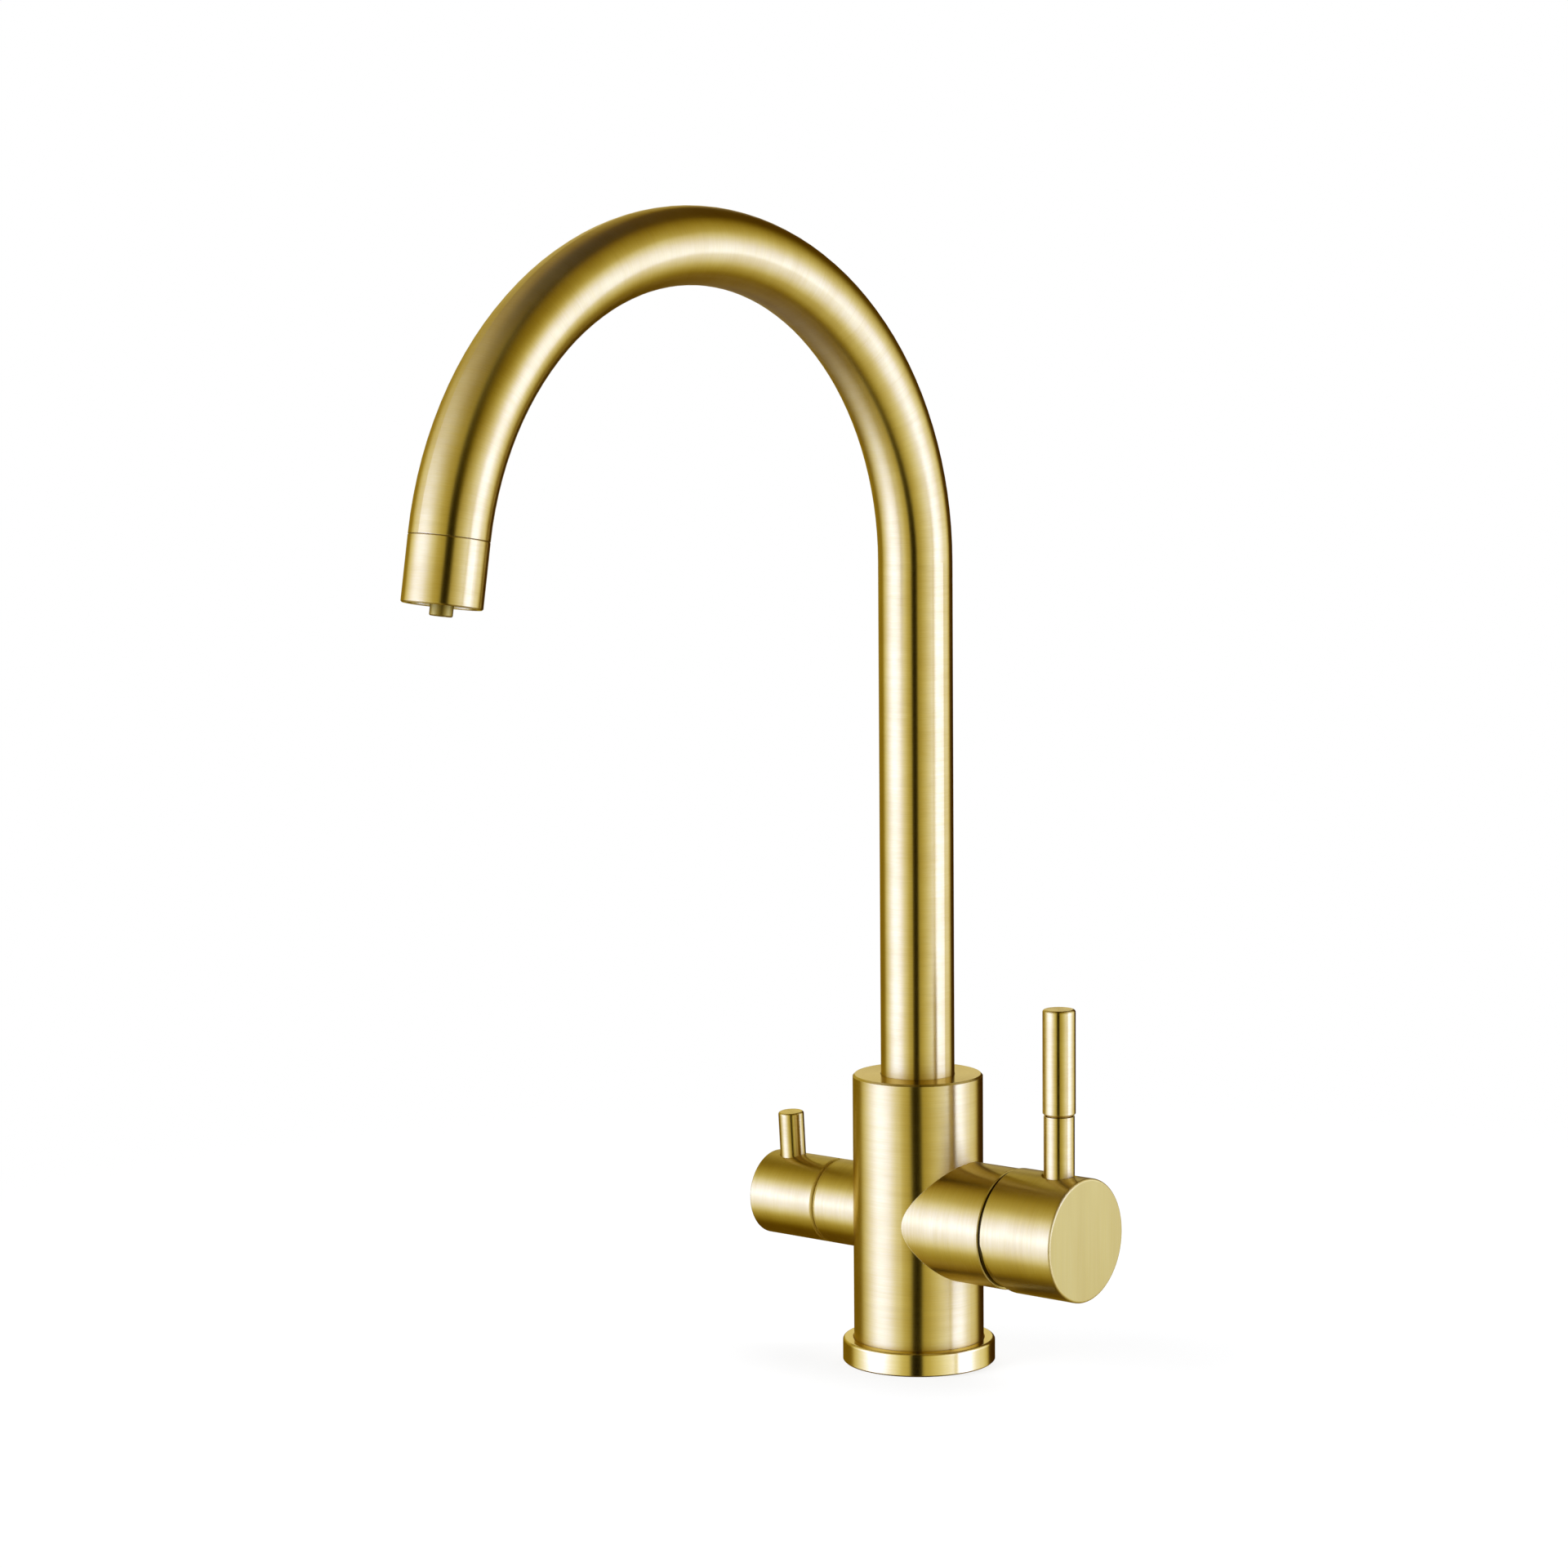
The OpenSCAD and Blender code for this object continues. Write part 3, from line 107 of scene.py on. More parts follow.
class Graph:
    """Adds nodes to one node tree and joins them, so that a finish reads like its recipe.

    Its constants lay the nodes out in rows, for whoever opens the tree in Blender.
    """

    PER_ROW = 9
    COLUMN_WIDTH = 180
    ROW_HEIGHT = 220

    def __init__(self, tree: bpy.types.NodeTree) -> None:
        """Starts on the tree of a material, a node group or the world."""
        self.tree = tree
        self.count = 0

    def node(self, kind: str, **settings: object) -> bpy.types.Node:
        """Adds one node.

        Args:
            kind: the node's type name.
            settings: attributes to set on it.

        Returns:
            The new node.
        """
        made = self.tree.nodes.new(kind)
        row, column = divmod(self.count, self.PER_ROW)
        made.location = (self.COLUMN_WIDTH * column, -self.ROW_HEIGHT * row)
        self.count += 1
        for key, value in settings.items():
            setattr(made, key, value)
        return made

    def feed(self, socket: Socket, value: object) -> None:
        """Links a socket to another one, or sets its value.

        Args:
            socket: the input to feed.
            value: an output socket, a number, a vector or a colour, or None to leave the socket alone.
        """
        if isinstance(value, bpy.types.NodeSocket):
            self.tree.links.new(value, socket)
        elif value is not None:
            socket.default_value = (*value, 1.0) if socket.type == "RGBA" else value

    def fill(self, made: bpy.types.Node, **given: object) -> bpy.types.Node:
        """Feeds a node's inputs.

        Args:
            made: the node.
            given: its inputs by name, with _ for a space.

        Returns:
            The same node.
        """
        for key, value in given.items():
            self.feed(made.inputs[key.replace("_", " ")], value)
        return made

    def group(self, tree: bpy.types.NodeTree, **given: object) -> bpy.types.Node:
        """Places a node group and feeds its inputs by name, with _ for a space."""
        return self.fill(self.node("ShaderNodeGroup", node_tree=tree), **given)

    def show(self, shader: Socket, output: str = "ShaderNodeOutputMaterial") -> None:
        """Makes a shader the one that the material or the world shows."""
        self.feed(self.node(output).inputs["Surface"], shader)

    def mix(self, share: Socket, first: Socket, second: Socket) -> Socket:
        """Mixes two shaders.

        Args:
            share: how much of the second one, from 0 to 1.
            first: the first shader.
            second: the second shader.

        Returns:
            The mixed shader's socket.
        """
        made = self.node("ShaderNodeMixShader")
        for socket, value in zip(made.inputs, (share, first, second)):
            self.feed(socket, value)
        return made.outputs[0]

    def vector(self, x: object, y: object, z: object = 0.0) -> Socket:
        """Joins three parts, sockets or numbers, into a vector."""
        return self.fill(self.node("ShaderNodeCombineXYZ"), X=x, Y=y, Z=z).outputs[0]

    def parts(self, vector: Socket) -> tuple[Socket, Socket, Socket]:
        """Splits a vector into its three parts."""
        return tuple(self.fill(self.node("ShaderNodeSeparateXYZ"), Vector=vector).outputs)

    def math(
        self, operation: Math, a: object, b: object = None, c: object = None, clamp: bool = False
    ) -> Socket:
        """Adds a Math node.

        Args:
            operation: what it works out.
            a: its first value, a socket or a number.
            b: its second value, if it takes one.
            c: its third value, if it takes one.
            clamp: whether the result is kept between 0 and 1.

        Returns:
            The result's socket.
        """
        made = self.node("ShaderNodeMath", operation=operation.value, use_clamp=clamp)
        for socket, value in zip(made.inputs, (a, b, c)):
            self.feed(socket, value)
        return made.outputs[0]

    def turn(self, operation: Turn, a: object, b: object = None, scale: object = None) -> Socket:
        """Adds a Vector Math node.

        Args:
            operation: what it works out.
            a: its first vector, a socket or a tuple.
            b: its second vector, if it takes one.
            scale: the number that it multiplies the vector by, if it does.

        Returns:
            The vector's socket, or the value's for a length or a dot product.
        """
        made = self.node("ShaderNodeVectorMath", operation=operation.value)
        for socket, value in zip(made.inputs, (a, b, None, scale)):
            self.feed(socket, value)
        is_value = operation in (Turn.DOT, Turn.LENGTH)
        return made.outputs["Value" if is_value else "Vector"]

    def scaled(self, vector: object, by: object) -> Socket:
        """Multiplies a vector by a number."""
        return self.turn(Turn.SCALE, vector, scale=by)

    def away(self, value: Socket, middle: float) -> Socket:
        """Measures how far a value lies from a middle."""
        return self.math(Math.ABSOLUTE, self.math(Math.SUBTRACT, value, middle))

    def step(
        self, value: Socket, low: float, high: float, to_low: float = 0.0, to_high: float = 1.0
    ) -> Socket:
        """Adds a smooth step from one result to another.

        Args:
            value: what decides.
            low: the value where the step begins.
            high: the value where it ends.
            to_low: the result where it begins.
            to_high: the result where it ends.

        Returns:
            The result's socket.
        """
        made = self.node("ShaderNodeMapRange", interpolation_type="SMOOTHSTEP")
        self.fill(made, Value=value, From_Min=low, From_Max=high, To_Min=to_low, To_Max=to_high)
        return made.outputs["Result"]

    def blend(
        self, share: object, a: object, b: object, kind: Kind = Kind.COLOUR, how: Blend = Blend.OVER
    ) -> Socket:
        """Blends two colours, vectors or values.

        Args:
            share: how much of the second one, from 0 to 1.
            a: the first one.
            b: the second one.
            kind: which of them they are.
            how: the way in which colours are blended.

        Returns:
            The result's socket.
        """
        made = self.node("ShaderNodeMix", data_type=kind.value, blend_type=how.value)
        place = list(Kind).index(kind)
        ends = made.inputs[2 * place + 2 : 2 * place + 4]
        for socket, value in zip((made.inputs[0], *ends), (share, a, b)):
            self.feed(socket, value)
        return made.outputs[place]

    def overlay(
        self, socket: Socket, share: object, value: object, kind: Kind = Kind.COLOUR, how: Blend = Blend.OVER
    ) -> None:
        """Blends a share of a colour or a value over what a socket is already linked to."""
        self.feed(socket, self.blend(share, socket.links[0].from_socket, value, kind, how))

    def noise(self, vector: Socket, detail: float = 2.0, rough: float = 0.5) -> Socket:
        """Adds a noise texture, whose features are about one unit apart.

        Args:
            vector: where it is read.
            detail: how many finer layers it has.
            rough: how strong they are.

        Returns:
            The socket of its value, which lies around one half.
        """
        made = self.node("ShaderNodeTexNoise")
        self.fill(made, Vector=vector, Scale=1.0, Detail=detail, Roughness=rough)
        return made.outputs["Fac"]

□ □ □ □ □

DIRECTIVE: Determine how many lines contain the word "parts" and reply with that number alone.

ANSWER BELOW: 4